Author jointheclub Posted November 21, 2008 Author Posted November 21, 2008 OWL, I have read your threads about your similar situation with your wife and they gave me hope. Yes, if we were to reconcile, absolutely we would date/court again before recommitting and I would need some kind of confirmation that he has learned from this. I know he has already learned about emotional boundaries in relationships, and admitted from the get-go that he behaved wrongly and understands now that cheating is not only physical...that does give me hope. And yes, MC would be an absolute must. I was wondering, also, since your wife gave you the "I'm falling out of love with you..." speech, how long it was before she decided she truly loved you again. Misternoname, I can appreciate your perspective, and you may well be right. However, this is definitely not a serial offense, and I am cutting some slack for the previous 13 years of very good behavior. I think the hard thing is, I realize now, when our mates describe their feelings to us we can't ever know what they mean...we can only go by their actions, and I'll have to see what his actions will be here.

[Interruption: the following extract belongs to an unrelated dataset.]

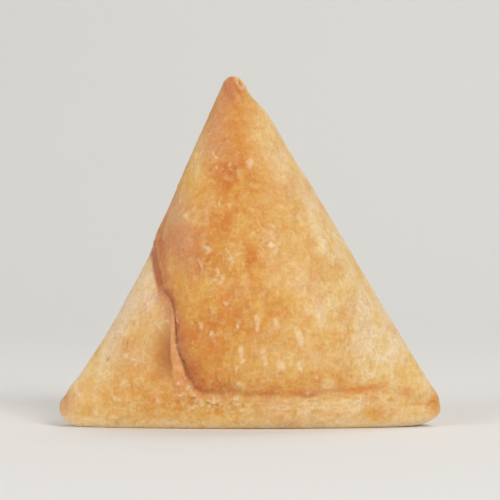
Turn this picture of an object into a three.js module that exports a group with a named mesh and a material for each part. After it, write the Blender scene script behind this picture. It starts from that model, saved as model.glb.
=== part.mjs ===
// A fried pastry pocket (samosa) that stands on its base with its tip up.
//
// One sheet of dough is rolled into a cone, filled, and pinched shut along the base. The body is a
// plump wedge: triangular from the front, pointed at the two base corners, thick at the bottom and
// thin at the tip. A fold line runs down the left edge, comes round to the front, and turns along
// the bottom: the outer layer of dough bulges over it, and the under layer shows as the pale corner
// panel on the left and as the pinched rim along the base. A pleat closes the middle of the back.
//
// Millimetres, +Z up, front towards -Y, origin under the middle of the bounding box.
import * as THREE from "three";

// Driving dimensions.
const WIDTH = 90; // across the two base corners
const HEIGHT = 83; // base to tip
const DEPTH = 46; // front bulge to back bulge
const DOUGH = 2.2; // thickness of one layer of dough

// Rounding of the base edge and of the tip.
const BASE_ROUND = 4; // height of the rounded edge round the base
const LEFT_INSET = 5.5; // how far the rounding pulls in the left corner
const RIGHT_INSET = 9.5; // and the right corner, which curls up more
const FRONT_INSET = 2.4; // and the rim at the front
const BACK_INSET = 4.5; // and the belly at the back
const TIP_ROUND = 1.6;

// Mesh density.
const COLUMNS = [42, 20, 32]; // front fold to right edge, on to the back pleat, and on to the fold
const RING = COLUMNS.reduce((sum, count) => sum + count, 0); // points in one ring
const ROWS = 40;
const ROUND_STEPS = 4;
const FLOOR_RINGS = [0.34, 0.68]; // shares of the base outline, inside it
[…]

Owl Posted November 21, 2008 Posted November 21, 2008 Well, the difference in my case was that my wife never had the chance to really solidify her feelings for OM. They talked on the phone for hours, and on the computer for months...but never got the chance for that 'face to face'. And, her affair was definitely <6 months total. The length of time and proximity play a large factor in how long it takes for the feelings for the spouse to return. I got very lucky. I don't believe that my wife ever REALLY fell out of love with me. What she WAS doing was focusing her attention on the love that was building for OM. And that did lessen our bond...but, it never broke completely, and her love for me was in fact much, much stronger than she realized at the time. Given that...it was about 4-6 weeks after the affair ended before she "chose" to be with me. She was still terribly conflicted for several months afterwards, but didn't change her mind in that regard. Her feelings of love for me came back pretty quickly after that 4-6 week timeframe, but it took much longer for her to change her views/feelings about her OM. It was at least a year before she finally realized that what she and OM shared was a far cry from a 'real' love that was comparable to her love for me. In your case, he's got a long road ahead of him yet. He's got to PROVE his trustworthiness to you. He's got to PROVE that he's NC with OW, and that he wants a relationship with you. Like I suggested...for now, simply work on rebuilding the friendship and maybe start courting each other again. DO NOT RUSH INTO ANYTHING.